I think that beyond that, understanding exactly how Tasmania is changing is really hard because it’s too easy to cherry pick examples. How it affects my writing? I don’t think it has yet, but I can imagine responding to that change in situation that Tasmanians have found themselves in by the economic transformation that we’ve seen, particularly in terms of the gap between the haves and the have nots. I can imagine that coming into things that I do as I reflect on Tasmania and the experience of being here.”

What are you reading at the moment?

“I’m nearly halfway through Ellen van Neervan’s book Heat and Light, because they are doing a seminar with us as part of Island’s nature writing project. The book is great, I’m really enjoying it. This first section I’ve just finished includes a lot of linked short stories, and that’s done well, it’s not ostentatious, each of the stories is successful on its own terms. It’s a really good book so far.”

 What do you think people need to be a good writer?

“Bloody mindedness. You’ve just got to keep going and going and going if you want to make it work, because it takes a really long time to get any good, if you’re fortunate enough to get any good, and it takes a really, really long to time to get anywhere in terms of success – if you’re fortunate enough for that writing to ever get anywhere and find a home.

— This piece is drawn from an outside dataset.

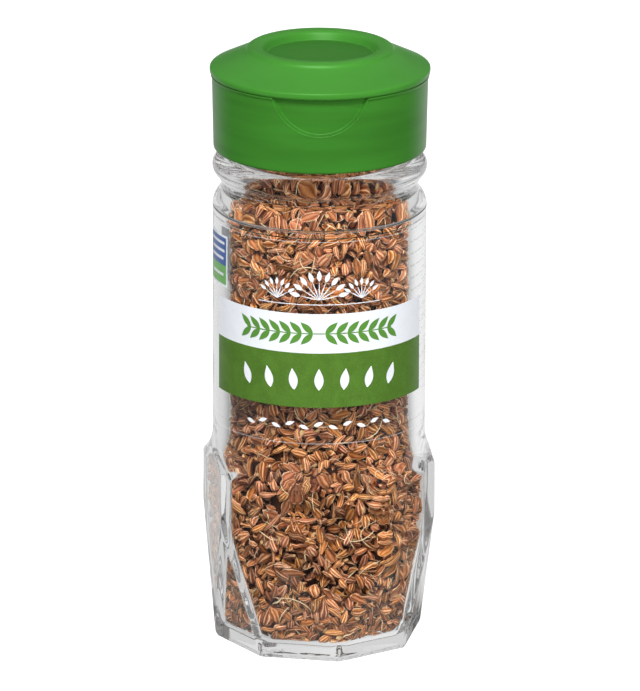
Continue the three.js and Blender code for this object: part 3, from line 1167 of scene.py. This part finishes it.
    def joined(self, name: str, batches: list[tuple[Array, dict[str, Array]]]) -> bpy.types.Object:
        """Joins many seeds into one piece, with a pole at both ends of each.

        Args:
            name: The piece's name.
            batches: Points shaped (seeds, rings, round, 3), each with its numbers by attribute name.

        Returns:
            The piece.
        """
        spots, faces, marks, first = [], [], {}, 0
        for points, values in batches:
            count = len(points)
            vertices, triangles = closed_round(points[0])
            shift = first + (np.arange(count) * len(vertices))[:, None, None]
            faces.append((triangles[None] + shift).reshape(-1, 3))
            spots.append(self.poled(points).reshape(-1, 3))
            for label, numbers in values.items():
                marks.setdefault(label, []).append(self.poled(numbers[..., None]).ravel())
            first += count * len(vertices)
        piece = make_piece(name, np.concatenate(spots), np.concatenate(faces))
        for label, numbers in marks.items():
            set_attribute(piece, label, np.concatenate(numbers))
        return piece

    @staticmethod
    def poled(rings: Array) -> Array:
        """Shrinks the first and last ring of each seed to one point: (seeds, points, numbers)."""
        count, depth = len(rings), rings.shape[-1]
        between = rings[:, 1:-1].reshape(count, -1, depth)
        return np.concatenate([rings[:, 0, :1], between, rings[:, -1, :1]], axis=1)

    def stalks(self, seeds: Settled) -> bpy.types.Object:
        """Hair-like stalks: four-sided tubes along an arc, lying on the seeds close to the glass.

        Args:
            seeds: Where all seeds lie.

        Returns:
            The piece.
        """
        rng = self.rng
        close = np.flatnonzero(seeds.depth < self.stalk_depth)
        chosen = rng.choice(close, self.stalk_count, replace=False)
        one = (len(chosen), 1)
        length = rng.gamma(2.6, 1.15, one).clip(1.2, 9.0) * MM
        thick = rng.uniform(0.07, 0.125, one) * MM
        curl = rng.normal(0.0, 0.75, one) * length
        heading = rng.uniform(0.0, np.pi, one)
        start = np.arctan2(seeds.middle[chosen, 1], seeds.middle[chosen, 0])[:, None]
        s = np.linspace(-0.5, 0.5, 8)[None, :]
        sag = curl * (s**2 - 0.1)
        level = seeds.middle[chosen, 2][:, None] + s * length * np.sin(heading) + sag * np.cos(heading)
        level = np.clip(level, self.form.floor + 1.0 * MM, 97.0 * MM)
        across = s * length * np.cos(heading) - sag * np.sin(heading)
        angle = start + across / self.form.inside(start + 0.0 * level, level)
        sunk = rng.uniform(0.10, 0.38, one) * MM + 0.9 * MM * np.abs(s) ** 1.5 * rng.uniform(-0.1, 1.3, one)
        far = self.form.inside(angle, level) - np.maximum(sunk, 0.09 * MM)
        line = about_axis(far, angle, level)
        run = np.gradient(line, axis=1)
        run /= np.linalg.norm(run, axis=-1, keepdims=True)
        out = np.stack([np.cos(angle), np.sin(angle), 0.0 * angle], axis=-1)
        side = np.cross(run, out)
        round_it = np.linspace(0.0, 2.0 * np.pi, 4, endpoint=False)[None, None, :, None]
        ring = np.cos(round_it) * side[:, :, None] + np.sin(round_it) * np.cross(side, run)[:, :, None]
        slim = (thick * (1.0 - 0.55 * np.abs(2.0 * s) ** 2))[..., None, None]
        points = line[:, :, None] + slim * ring
        points[:, 0], points[:, -1] = line[:, :1], line[:, -1:]
        return self.joined("seed_stalks", [(points, {})])

    def heart(self) -> bpy.types.Object:
        """The heap's dark heart, a bumpy solid behind the seeds, standing in for the shaded seeds deeper in;
        its near-black colour is painted shade.

        With angle a and height z in metres, its bumps follow sin(17a + 900z) sin(11a - 1300z) +
        sin(23a - 500z).

        Returns:
            The piece.
        """
        form = self.form
        angle = np.linspace(0.0, 2.0 * np.pi, 160, endpoint=False)[None, :]
        z = np.linspace(form.floor + 1.4 * MM, 96.3 * MM, 150)[:, None]
        crossed = np.sin(17.0 * angle + 900.0 * z) * np.sin(11.0 * angle - 1300.0 * z)
        bumps = crossed + np.sin(23.0 * angle - 500.0 * z)
        radius = form.inside(angle, z + 0.0 * angle) - 2.7 * MM + 0.2 * MM * bumps
        shares = np.array([0.0, 0.4, 0.8])[:, None]
        radius = np.concatenate([shares * radius[:1], radius, shares[::-1] * radius[-1:]])
        height = np.concatenate([np.repeat(z[:1], 3, axis=0), z, np.repeat(z[-1:], 3, axis=0)])
        return make_piece("seed_heart", *closed_round(about_axis(radius, angle, height)))

    def kinds(self) -> dict[SeedKind, tuple[SeedForm, DrySeed]]:
        """Each kind's proportions and skin."""
        brown = DrySeed(
            "skin_brown", furrow=(0.15, 0.035, 0.010), skin=(0.40, 0.137, 0.058), ridge=(0.96, 0.60, 0.36)
        )
        orange = DrySeed(
            "skin_orange", furrow=(0.30, 0.082, 0.020), skin=(0.67, 0.278, 0.116), ridge=(1.0, 0.72, 0.46)
        )
        opened = DrySeed(
            "skin_open", furrow=(0.21, 0.052, 0.014), skin=(0.52, 0.196, 0.084), ridge=(1.0, 0.76, 0.50)
        )
        entire = DrySeed(
            "skin_whole", furrow=(0.24, 0.064, 0.019), skin=(0.49, 0.184, 0.080), ridge=(0.92, 0.58, 0.34)
        )
        curved = SeedForm(0.21, length=(1.0, 1.3), width=(0.66, 0.9), bend=(0.10, 0.22), turned_in=0.3)
        small = SeedForm(
            0.07, length=(0.66, 0.9), width=(0.85, 1.05), thick=(0.85, 1.0),
            bend=(0.0, 0.03), tip=(0.42, 0.6), lines=(0.2, 0.7), whole=True,
        )
        hollowed = SeedForm(
            0.31, width=(0.92, 1.12), thick=(0.6, 0.8), lines=(0.8, 1.0), hollow=0.45, turned_in=0.94
        )
        return {
            SeedKind.TAN: (SeedForm(0.20), DrySeed("skin_tan")),
            SeedKind.BROWN: (SeedForm(0.21, tip=(0.65, 0.95)), brown),
            SeedKind.CURVED: (curved, orange),
            SeedKind.OPEN: (hollowed, opened),
            SeedKind.WHOLE: (small, entire),
        }

    def chaff(self, seeds: Settled) -> bpy.types.Object:
        """Small pale flakes among the seeds: thin halves about a third of a seed long.

        Args:
            seeds: Where all seeds lie.

        Returns:
            The piece.
        """
        close = np.flatnonzero(seeds.depth < self.flake_depth)
        chosen = self.rng.choice(close, self.flake_count, replace=False)
        flake = SeedForm(1.0, length=(0.22, 0.5), width=(0.22, 0.5), thick=(0.3, 0.6), tip=(0.4, 0.9))
        local, _ = self.surfaces(seeds, chosen, flake, False)
        drift = self.rng.normal(size=(len(chosen), 3)) * self.flake_drift
        along = np.roll(seeds.along[chosen], 7, axis=0)
        spots = Settled(seeds.middle[chosen] + drift, along, seeds.length, seeds.width, seeds.depth)
        return self.joined("seed_chaff", [(self.place(local, spots, np.arange(len(chosen)), 0.5), {})])

    def build(self) -> None:
        """Makes and dresses every piece of the heap."""
        seeds = SeedPacking(self.form).settle()
        near = seeds.depth < self.shown
        LOG.info("seeds at rest: %d, close to the glass: %d", len(near), near.sum())
        draw, low = self.rng.uniform(size=len(seeds.depth)), 0.0
        for kind, (shape, skin) in self.kinds().items():
            batches = []
            for fine in (True, False):
                chosen = np.flatnonzero((draw >= low) & (draw < low + shape.share) & (near == fine))
                local, marks = self.surfaces(seeds, chosen, shape, fine)
                batches.append((self.place(local, seeds, chosen, shape.turned_in), marks))
            low += shape.share
            dress(self.joined(kind.value, batches), skin.build(), "seed_heap", "seed_heap")
        pale = Straw("stalk_straw", (0.92, 0.72, 0.46), spread=0.08)
        dress(self.stalks(seeds), pale.build(), "seed_heap", "seed_heap")
        dress(self.chaff(seeds), Straw("chaff_straw", (0.68, 0.42, 0.20)).build(), "seed_heap", "seed_heap")
        # The heart's near-black colour is painted shade for the depths of the heap.
        dress(self.heart(), Straw("seed_shadow", (0.060, 0.016, 0.005)).build(), "seed_heap", "seed_heap")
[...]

So you’ve really got to be tenacious as a writer, to keep on going to keep on learning, to keep on getting better, to take rejection in your stride as much as you can, and hopefully enjoy what you’re doing because there’s not a lot of reward in writing, you’re not going to be famous… so if you’re tenacious and enjoy what you’re doing, they’re probably the best qualities you can have.”

TasWriters thanks Ben for taking the time to be interviewed.